Boyne Resorts is an owner and operator of ski and golf resorts in the United States. The company employs over 7,000 full-time and seasonal staff.  It operates 13 resort properties: 10 ski resorts and 11 golf courses.  The company, based in Boyne Falls, Michigan, owns and/or operates properties in the U.S. states of Michigan, Montana, Washington, Maine, New Hampshire, Tennessee, and Utah, and the Canadian province of British Columbia.

History 
Boyne Resorts was founded by Everett Kircher, Jim Christianson and John Norton in 1947. They purchased a steep hill in Northern Michigan for $1 from former State Senator Pierson. Then the co-founders bought a single chairlift from Sun Valley in Idaho and installed it at their Northern Michigan resort as its first lift.  This chairlift was the first ever built and is still in service today, it has been upgraded several times. In 1954, Boyne built and opened the Gatlinburg Skylift in Tennessee as a summer tourist attraction. In 1963, Boyne Highlands in Northern Michigan was added and by 1967, Boyne Mountain expanded to include additional lifts and a golf course.  Robert Trent Jones designed the first resort course in the region at Boyne Highlands in 1966.

After Boyne passed opportunities to acquire Telluride Ski Resort in Colorado and Jackson Hole Mountain Resort in Wyoming, they closed a deal to purchase Chet Huntley's Big Sky Resort in 1976, only a few years after its opening in December 1973, and now is the second-largest ski resort in the United States by acreage. In 1986, Boyne purchased Brighton outside of Salt Lake City, Utah. In the 1990s, Boyne USA purchased golf courses in Michigan and Florida. 1997 brought along the company's fifth ski resort, Crystal Mountain, Washington.

In 2001, Boyne added its first Canadian resort, Cypress Mountain outside Vancouver, British Columbia. Cypress Mountain was the host to all the Freestyle and Snowboard events for the 2010 Winter Olympic Games. In 2002, the company's founder and visionary, Everett Kircher died; his children maintained Boyne as a privately held company (Kircher had transferred ownership of the company to his children in 1976).  John Kircher oversees the Brighton and Crystal Mountain operations. Stephen Kircher oversees the Eastern and Midwest operations as well as Western operations at Big Sky Resort, Cypress Mountain and The Summit at Snoqualmie. Amy Kircher is the Chairperson of the board. In 2007, Boyne Resorts entered into a sale and leaseback arrangement with CNL Income Properties on the Gatlinburg Skilift, Brighton and Cypress Mountain. The leases run for at least 40 years to Boyne for operations and all have buy back provisions to Boyne Resorts.
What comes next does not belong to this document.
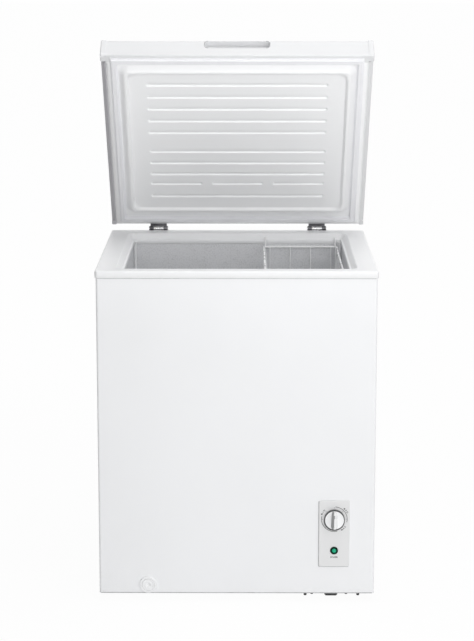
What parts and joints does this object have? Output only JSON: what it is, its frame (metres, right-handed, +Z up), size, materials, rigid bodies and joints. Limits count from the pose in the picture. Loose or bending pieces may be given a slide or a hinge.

Later in 2007, Boyne purchased Sunday River and Sugarloaf in Maine from The American Skiing Company and entered into a sale and leaseback arrangement with CNL Income Properties with similar 40 year leases.

On September 19, 2007, Boyne announced their purchase of CNL Income Properties leases for The Summit at Snoqualmie, Washington, and Loon Mountain, New Hampshire, from Booth Creek Resorts. This purchase made Boyne the largest family owned ski resort operator in North America in terms of number of resorts, and second in number of skier visits at almost 3.6 million visitors.

Boyne Resorts also holds or held numerous patents on snowmaking technologies and has unveiled its latest technology in the Boyne Low E Fan Gun throughout its eastern resorts.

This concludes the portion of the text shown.